The CARA Collective, an innovative Chicago workforce development nonprofit founded in 1991, is currently ending its third decade of helping Chicago residents find ways back into the workforce by giving them hope and developing the skill of persistence. CARA’s clients’ struggles and successes coming back from homelessness, incarceration, and addiction, are reflected in The Road Up, a new documentary by Greg Jacobs and Jon Siskel.

The film is also a reminder of CARA’s multiple early connections to leaders from River Forest. Eric Weinheimer served as CARA’s CEO for 18 years, from 1996 to 2014 (Weinheimer is currently on the board of Growing Community Media, the nonprofit owner of Wednesday Journal). Mark Carroll took a one-year sabbatical from Goldman Sachs in 2005 and arrived at CARA to launch Cleanslate, a business within CARA that created jobs for clients not readily hired by private enterprises due to their criminal records. Kristin Carlson Vogen, former executive director of the Oak Park-River Forest Community Foundation and now at the Chicago Community Trust, was a longtime CARA board member.
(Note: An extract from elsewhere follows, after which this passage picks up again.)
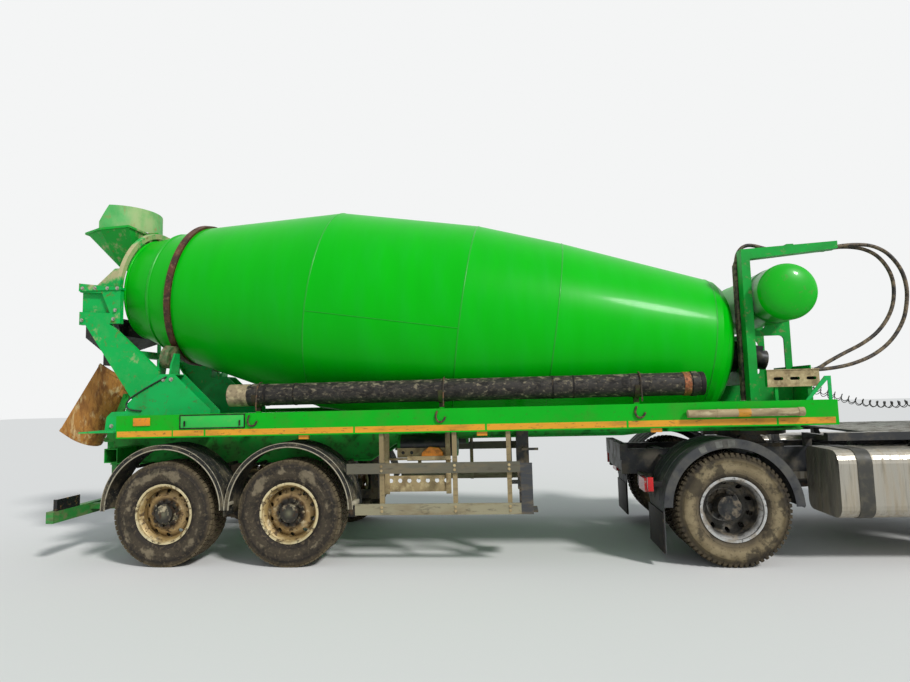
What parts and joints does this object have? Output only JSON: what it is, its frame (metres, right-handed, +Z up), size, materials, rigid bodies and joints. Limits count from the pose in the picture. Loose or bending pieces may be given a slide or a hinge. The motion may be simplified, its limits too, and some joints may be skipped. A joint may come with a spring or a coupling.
{
  "type": "concrete mixer truck",
  "caption": "Concrete mixer semi-trailer with a leaning drum, feed hopper, swinging chute and water tank, hinged to its tractor unit",
  "frame": {"origin": "centre of the lorry's footprint on the ground", "axes": "X forward, Y to the left, Z up"},
  "size_m": [12.6006, 2.84, 4.045],
  "materials": {
    "frame_green": "matt",
    "rail_green": "satin",
    "drum_green": "satin",
    "hopper_green": "satin",
    "flap_rubber": "matt",
    "black_plastic": "matt",
    "worn_steel": "satin",
    "dark_iron": "matt",
    "hose_black": "matt",
    "mudguard_grey": "matt",
    "guard_grey": "satin",
    "lamp_lens": "polished",
    "tyre_rubber": "matt",
    "rim_tan": "matt",
    "rim_silver": "satin",
    "chute_tan": "matt",
    "tractor_paint": "matt",
    "tank_aluminium": "satin",
    "cab_white": "gloss",
    "bumper_grey": "satin",
    "cab_glass": "polished",
    "interior_grey": "matt",
    "engine_grey": "matt"
  },
  "bodies": {
    "trailer": {"trailer_frame": "frame_green", "side_rails": "rail_green", "landing_legs": "dark_iron", "rear_pedestal": "frame_green", "discharge_frame": "frame_green", "feed_hopper": "hopper_green", "hopper_flap": "flap_rubber", "drop_funnel": "black_plastic", "front_pedestal": "frame_green", "drum_drive": "dark_iron", "water_tank": "drum_green", "hose_outer": "hose_black", "hose_inner": "hose_black", "trailer_axles": "dark_iron", "trailer_mudguards": "mudguard_grey", "underrun_guards": "guard_grey", "trailer_lamps": "lamp_lens", "stowed_pipe": "worn_steel", "air_line_left": "hose_black", "air_line_right": "hose_black"},
    "drum": {"drum_shell": "drum_green", "roller_track": "worn_steel", "drum_blades": "worn_steel"},
    "support_roller_left": {"roller_left": "worn_steel"},
    "support_roller_right": {"roller_right": "worn_steel"},
    "swivel": {"chute_swivel": "frame_green"},
    "chute_trough": {"chute": "chute_tan"},
    "tractor": {"tractor_frame": "tractor_paint", "fifth_wheel": "dark_iron", "tractor_axles": "dark_iron", "engine_block": "engine_grey", "fuel_tanks": "tank_aluminium", "tractor_mudguards": "mudguard_grey", "tractor_lamps": "lamp_lens", "cab_shell": "cab_white", "front_bumper": "bumper_grey", "cab_glass": "cab_glass", "cab_interior": "interior_grey"},
    "left_door": {"door_left": "cab_white", "door_glass_left": "cab_glass"},
    "right_door": {"door_right": "cab_white", "door_glass_right": "cab_glass"},
    "left_knuckle": {"knuckle_left": "dark_iron"},
    "right_knuckle": {"knuckle_right": "dark_iron"},
    "left_steer_wheel": {"steer_tyre_left": "tyre_rubber", "steer_rim_left": "rim_silver"},
    "right_steer_wheel": {"steer_tyre_right": "tyre_rubber", "steer_rim_right": "rim_silver"},
    "left_drive_wheels": {"drive_tyres_left": "tyre_rubber", "drive_rims_left": "rim_silver"},
    "right_drive_wheels": {"drive_tyres_right": "tyre_rubber", "drive_rims_right": "rim_silver"},
    "rear_left_trailer_wheel": {"trailer_tyre_rear_left": "tyre_rubber", "trailer_rim_rear_left": "rim_tan"},
    "rear_right_trailer_wheel": {"trailer_tyre_rear_right": "tyre_rubber", "trailer_rim_rear_right": "rim_tan"},
    "front_left_trailer_wheel": {"trailer_tyre_front_left": "tyre_rubber", "trailer_rim_front_left": "rim_tan"},
    "front_right_trailer_wheel": {"trailer_tyre_front_right": "tyre_rubber", "trailer_rim_front_right": "rim_tan"}
  },
  "joints": [
    {"name": "articulation", "type": "hinge", "parent": "trailer", "child": "tractor", "pos_m": [1.71, 0, 1.2], "axis": [0, 0, 1], "range_deg": [-75, 75], "deforming": ["air_line_left", "air_line_right"]},
    {"name": "drum_spin", "type": "hinge", "parent": "trailer", "child": "drum", "pos_m": [-5.243, 0, 3.051], "axis": [0.9888, 0, -0.1492], "continuous": true},
    {"name": "roller_spin_left", "type": "hinge", "parent": "trailer", "child": "support_roller_left", "pos_m": [-4.6858, 0.602, 2.15902], "axis": [0.9888, 0, -0.1492], "continuous": true},
    {"name": "roller_spin_right", "type": "hinge", "parent": "trailer", "child": "support_roller_right", "pos_m": [-4.6858, -0.602, 2.15902], "axis": [0.9888, 0, -0.1492], "continuous": true},
    {"name": "chute_swing", "type": "hinge", "parent": "trailer", "child": "swivel", "pos_m": [-5.75, 0, 1.18], "axis": [0, 0, 1], "range_deg": [-80, 80]},
    {"name": "chute_tilt", "type": "hinge", "parent": "swivel", "child": "chute_trough", "pos_m": [-5.5216, 0, 1.73141], "axis": [0, 1, 0], "range_deg": [0, 42]},
    {"name": "rear_left_trailer_wheel_spin", "type": "hinge", "parent": "trailer", "child": "rear_left_trailer_wheel", "pos_m": [-4.37, 0.84, 0.522], "axis": [0, 1, 0], "continuous": true},
    {"name": "rear_right_trailer_wheel_spin", "type": "hinge", "parent": "trailer", "child": "rear_right_trailer_wheel", "pos_m": [-4.37, -0.84, 0.522], "axis": [0, 1, 0], "continuous": true},
    {"name": "front_left_trailer_wheel_spin", "type": "hinge", "parent": "trailer", "child": "front_left_trailer_wheel", "pos_m": [-3.06, 0.84, 0.522], "axis": [0, 1, 0], "continuous": true},
    {"name": "front_right_trailer_wheel_spin", "type": "hinge", "parent": "trailer", "child": "front_right_trailer_wheel", "pos_m": [-3.06, -0.84, 0.522], "axis": [0, 1, 0], "continuous": true},
    {"name": "left_drive_spin", "type": "hinge", "parent": "tractor", "child": "left_drive_wheels", "pos_m": [1.19, 0.9, 0.522], "axis": [0, 1, 0], "continuous": true},
    {"name": "left_steering", "type": "hinge", "parent": "tractor", "child": "left_knuckle", "pos_m": [4.89, 0.84, 0.522], "axis": [0, 0, 1], "range_deg": [-38, 38]},
    {"name": "left_steer_wheel_spin", "type": "hinge", "parent": "left_knuckle", "child": "left_steer_wheel", "pos_m": [4.89, 1, 0.522], "axis": [0, 1, 0], "continuous": true},
    {"name": "left_door_hinge", "type": "hinge", "parent": "tractor", "child": "left_door", "pos_m": [5.984, 1.164, 2], "axis": [0, 0, -1], "range_deg": [0, 70]},
    {"name": "right_drive_spin", "type": "hinge", "parent": "tractor", "child": "right_drive_wheels", "pos_m": [1.19, -0.9, 0.522], "axis": [0, 1, 0], "continuous": true},
    {"name": "right_steering", "type": "hinge", "parent": "tractor", "child": "right_knuckle", "pos_m": [4.89, -0.84, 0.522], "axis": [0, 0, 1], "range_deg": [-38, 38]},
    {"name": "right_steer_wheel_spin", "type": "hinge", "parent": "right_knuckle", "child": "right_steer_wheel", "pos_m": [4.89, -1, 0.522], "axis": [0, 1, 0], "continuous": true},
    {"name": "right_door_hinge", "type": "hinge", "parent": "tractor", "child": "right_door", "pos_m": [5.984, -1.164, 2], "axis": [0, 0, 1], "range_deg": [0, 70]}
  ],
  "couplings": [
    {"joint": "roller_spin_left", "follows": "drum_spin", "ratio": -6.6923},
    {"joint": "roller_spin_right", "follows": "drum_spin", "ratio": -6.6923},
    {"joint": "right_steering", "follows": "left_steering", "ratio": 1}
  ]
}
Those local ties are one reason the documentary will have a free screening at 7 p.m., Dec. 2, at the Lake Theatre.

The film follows four job trainees over a two-year period, detailing their experiences with CARA and the job market. At the center of the movie, though, is Jesse Teverbaugh, director of alumni and student affairs, affectionately known as “Mr. Jesse.” According to Jacobs, “Jesse is really the core of the film. So much of the film takes place in the class that he teaches. He’s responsible for what’s kind of the ‘boot camp’ part of the program, where everybody has to take this month-long class called ‘Transformations.’ Jesse is really one of the greatest teachers I’ve ever seen in action. It’s amazing the way he connects with everybody in that class. People are coming from all backgrounds and they’ve all had different challenges; they’re at different low points in their lives. His job is to spark something to give them the sense that maybe, just maybe, there’s some hope. That’s the kind of thing that will keep them getting out of bed, keep them showing up, and turning that hope into a habit.”

Using a combination of genuine concern and tough love, Teverbaugh continually pushes students to give better than their best. Despite being front and center, leading the charge, hardly anyone has felt the need to challenge his dominance, which was well-earned.

“If you go to CARA, you have to want to change your life,” says Jacobs. “Because of that, people are going in, and they are vulnerable enough that when they see someone like Jesse who is really putting himself out there to help them, they want to respond.”

Despite the respect, Teverbaugh still works hard to sustain his impact. “A lot of people in the class every month are people who, because of their experiences, it’s incredibly hard for them to trust,” Jacobs says. “So he has to both be an authority figure and be somebody that they can believe and buy into. It’s a really delicate balance to strike. There are always people who are going to challenge and be a struggle for him to win over. It’s one of the reasons why he treats it like a boxing match each month. One of the first times you see him in the film, going into the classroom from the back, it may remind you of the boxer going into the ring. He just exhausts himself. By the end of the four weeks, he is completely spent.”

The age range of students varies, from early 20s to early 60s. The various stumbling blocks these individuals have to move past varies.

“It’s people who, as Jesse puts it, have ‘lost their mojo’ in some way or another,” says Jacobs. “It can be addiction or incarceration or homelessness. But it can also be a marriage ended and you’ve just kind of sunk after that. Or there was a financial problem and things spiraled out of control. It doesn’t have to be those kind of big categories, but it often is.”

This movie also introduces us to Clarence, Kristen, Alisa and Tamala, four graduates of the class who are shown putting the lessons to work. Jacobs notes, “We followed them over the course of the next two years — not constantly, but staying in touch with them and going out and filming, occasionally, seeing the challenges and the obstacles they faced,” along with “the internal and external barriers that keep people from being able to get steady employment. It’s really a powerful thing to watch people overcome both. For all these people, the story never ends, because it’s a constant up and down. The good thing is, so far everybody has found some measure of stability.”

Free screening at the Lake

The Road Up will have a free screening on Dec. 2 at Oak Park’s Lake Theatre. Following the 7 p.m. screening, there will be a Q&A with Kathleen Caliento, CARA CEO; Jesse Teverbaugh, CARA’s director of student and alumni affairs, and Siskel and Jacobs, the film’s co-directors.